The next question to ask is what distinguishes accountability say for someone who wasn’t, “Orange” to someone who is? It’s a simple answer, a individuals personal development within this skill. This means someone who does attend Oregon State University may have developed skills such as accountability more or less then someone who wasn’t, “Orange.” As stated earlier I think the idea of, “Being Orange” is centered around the act where a individual acquires specific skills during a experience. This takes the special element out of, “Being Orange” that the University promotes. The term, “Be Orange” to me is just a slogan, a motivational quote or a title of a experience. The real development lies with the individual and how they challenge themselves with the opportunities around them.

In class we were asked what we wanted our degrees to mean in terms of the Universities slogan, “Being Orange.” I started thinking about the idea and what it collectively should mean to a student. I then realized how odd of an idea it was to have a slogan or a institute define who you are and what your degree means. From an employers eyes, or for that matter anyone other then yourself, it doesn’t mean anything other then you had jumped through some hoops for a piece of paper. The morals, values and character traits that define your abilities are not defined by a slogan, but by you. You and how you have challenged yourself are what defines the degree outside of Oregon State University.

So do I think the Universities slogan of “Be _____. Be Orange” is beneficial to the individuals, both students and staff? No, because two and a half years since I came to the community it has not aided or simulated my personal development. Along side of that, what I think the slogan means does not only pertain to the, “OSU experience” but relies on the drive a person has to further themselves both on a professional and personal level. By that I mean a person has to be trying to get something out of their daily activities, searches for opportunities within the community, investing in others, and is open to hear others opinions about a matter. This is what I think, “Being Orange” means and is what will define your degree as you move away from the college years, pursuing a career. What defines your degree is who you are as a person.

All that being said, Oregon State University does have many opportunities on and around campus that can stimulate a students development. One that has helped me develop myself on a professional and personal level is my job at the Department of Rec Sport, otherwise known as Dixon. In the year and a half I have been there I have cultivated skills that have played a roll in my classes and will carry into my career. It has also taught me life skills I find valuable. In this ongoing experience, “Being Orange” does not mean anything to me. I can fit values and characteristics under it, but when I am summarizing my experience at Oregon State University, I am discussing how I grew through the opportunities around me. You could say this is, “Being Orange” but that’s just because the opportunities were at Oregon Stat University.

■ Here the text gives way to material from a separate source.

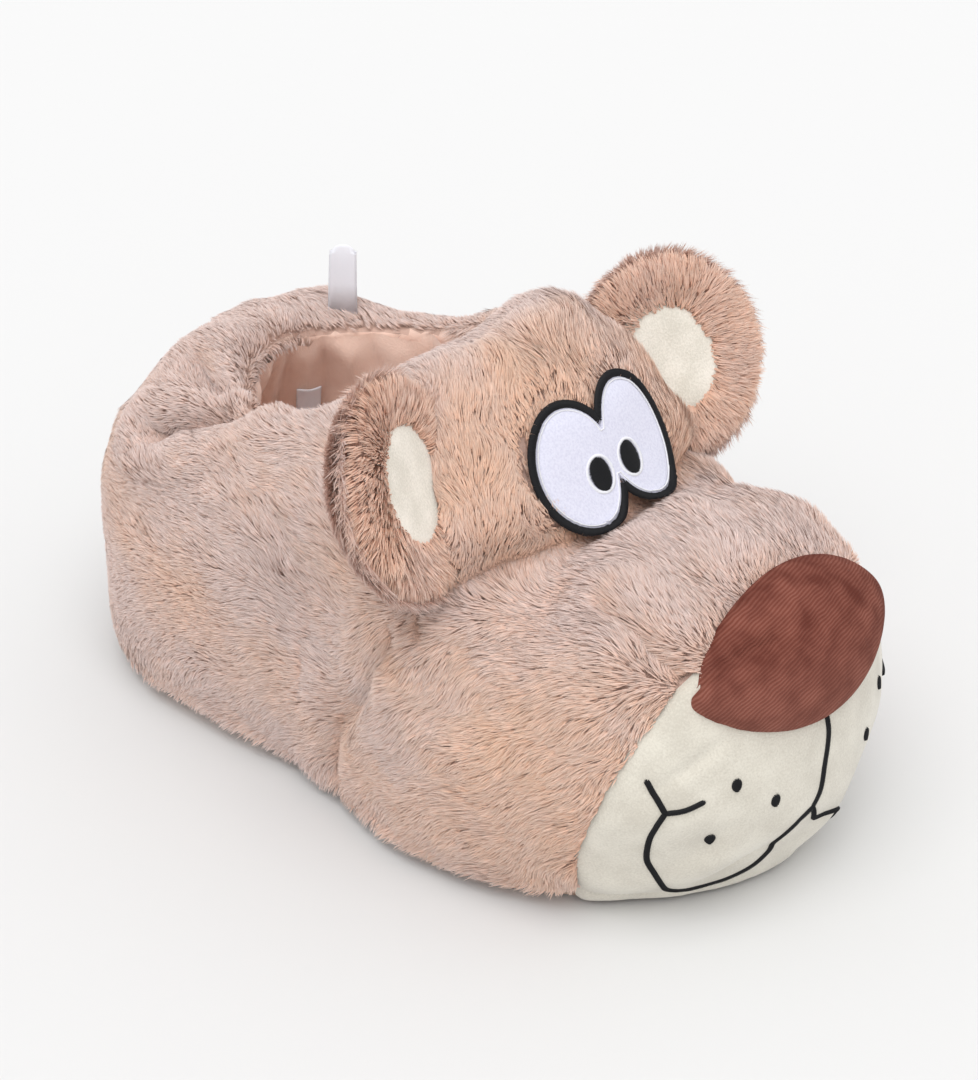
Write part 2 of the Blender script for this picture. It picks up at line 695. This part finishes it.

In my findings the University and me have different opinions about what, “Be _____. Be Orange” means for the community. In slogans like this I think it is important to look at what audience or community the slogans targeted for? In my definition of what, “Being Orange” means I target the students, staff, faculty, and surrounding community on a personal level who learn from each other. From the University’s stand point, I believe they are targeting potential incoming students and individuals who are involved with sporting events. One example of this would be the re-branding that happened a few weeks ago. In reading several articles I wanted to find out why they changed the logo and what audience they were attempting to please. According to John Rizzardini, the Associate Athletic Director, in a article titled, Oregon State and Nike: A Long-Lasting Relationship, Oregon State University changed its logo on this thought, “We had to ask ourselves, ‘What does Oregon State University need to advance the Athletic Brand? What will help us recruit prospective students and student athletes?” The focus was not the student body as a whole paying tuition, but individuals who are involved with sporting events, future students and the fans. Only once in the article is it stated that the focus of the change was to represent the University as a whole and provide something everyone could relate to. I guess that is why they only got input from athletes and athletic staff members for the changes. Changing the logo is something that effected everyone on campus. It is the image of the school and the school is made up of the students and staff. For a small portion of the population to make a decision that effects the group as a whole sounds strange to me. If in fact the goal was to bring unity within the community, I would have expected to see the individuals who were making the changes to seek input from the Oregon State University community as a whole.

Slogans like, “Be _____. Be Orange” or “We Are Beaver Nation” are only motivational quotes geared towards individuals who are outside of the campus community and want to join so they can feel included in something bigger, or to individuals who come for the social sporting events. Instead slogans like these should be geared towards the personal development of the students who attend the University. They should carry meaning and purpose that will stay with a individual for the rest of their life. If mentoring was the focus of the quotes and campaigns, then the idea that a person who attends Oregon State University, through a domino effect, could change the world would be attainable. But for now with the way the University is geared towards business vs. personal development it is left in the individuals hands to wake up and realize how to seize opportunities around them. This will then stimulate them to develop skills such as accountability through the opportunities at Oregon State University.